Miçotakis-Dendias ikilisi, basın toplantısında bir yandan kamuoylarına mesaj vererek toplumsal tabanlarını güçlendirmek diğer yandan Brüksel’in yaptırım tehdidini gündemde tutarak Ankara’nın bölge ülkeleriyle başlattığı normalleşme ve işbirliği girişimlerinin önünü tıkamak istedi. Türkiye’nin uluslararası hukuktan kaynaklanan hak ve çıkarlarını koruyabilmek için dış politikada atmaya başladığı akılcı ve doğru adımları sürdürmesi, bunları sosyal, kültürel ve ekonomik gerçeklere dayalı şekilde genişletmesi gerekiyor. Öncelikle son on beş yıldır omuzlamaya çalıştığımız “Müslüman Kardeşler” ve “siyasi ümmetçilik” özentilerinin ülkemize maliyetini artık görebilmeliyiz. İhvan hareketi, bizim desteklerimize rağmen ne Suriye’de ne de Mısır’da iktidar olabildi. Tunus’ta Gannuşi, daha basiretli davranarak diğer kesimlerle uzlaştığı için tasfiye olmadı. Mısır, Suudi Arabistan, BAE İhvan’ı terörist olarak nitelendirirken, Hamas’ı güvenlik tehdidi sayarken bizim meseleye hissî açıdan bakıp desteğimizi sürdürdüğümüz sürece bu ülkelerle sağlıklı bir ilişki kurmamız mümkün değildir. Kahire, stratejik önemi ortada olan Libya konusunda neden karşımızda, neden Atina ile Deniz Yetki Anlaşması yaptı? Bu ülkelerin bize karşı oluşlarının kaynağı bellidir ve bunun giderilmesi, bizim tutumumuza bağlıdır; tabii normalleşmenin gerekli olduğuna gerçekten inanıyorsak.

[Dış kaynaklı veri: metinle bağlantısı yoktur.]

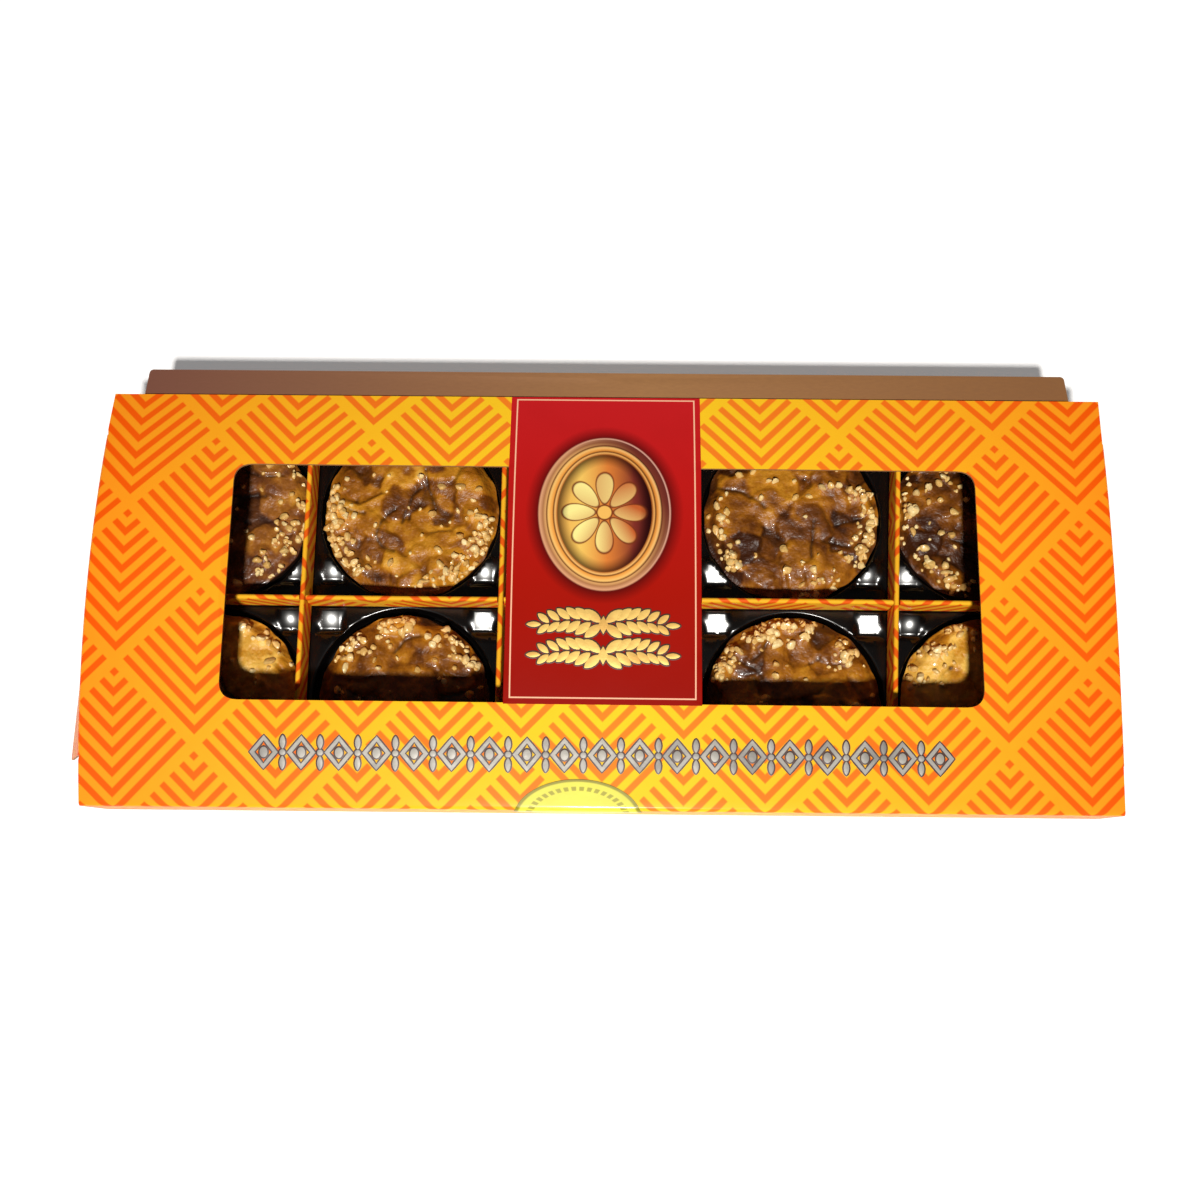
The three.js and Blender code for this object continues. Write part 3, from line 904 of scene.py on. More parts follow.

Yunanistan’ın uzlaşmamakta kararlı politikasına ve AB’nin geleneksel “taraflı” tutumuna karşı, Türkiye’nin elini güçlendirebilmesi için vakit geçirmeden bir yandan kıyıdaş ülkelerle diğer yandan Arap ülkeleriyle ilişkilerini geliştirmesi, karşılıklı ekonomik çıkar ekseninde anlaşmalar yapması gerekiyor. Bunu sağlayabildiğimiz ölçüde Avrupa’dan farklı sesler duyulmaya başlanacaktır. Çünkü Batılı ülkelerde, meselelere Merkel gibi faydacı açıdan bakabilen siyasetçiler de var. Türkiye’nin büyük nüfusundan, kültür ve tarih farklılığından, çeşitli meseleleri bulunan Orta Doğu ülkeleriyle bitişik olmasından, hukuk ve demokrasi konularındaki noksanlıklarımızdan ürkseler bile ekonomik, askerî ve jeopolitik potansiyelimizin farkındalar. Zaten aralarına almamakta kararlı olsalar da gücümüzün ve imkânlarımızın farkında olduklarından bize kapılarını kapamayı düşünmüyorlar. Bizim de Avrupa ile ilişkilerimizi sürdürme mecburiyetimiz var. Ticari, ekonomik, teknolojik ve bilimsel ilişkilerimizin ağırlık merkezi orasıdır. Çevremizdeki ülkelerle ilişkilerini geliştirerek elini güçlendirecek olan Türkiye’nin, kırmızı çizgilerini savunması çok daha kolay olacaktır.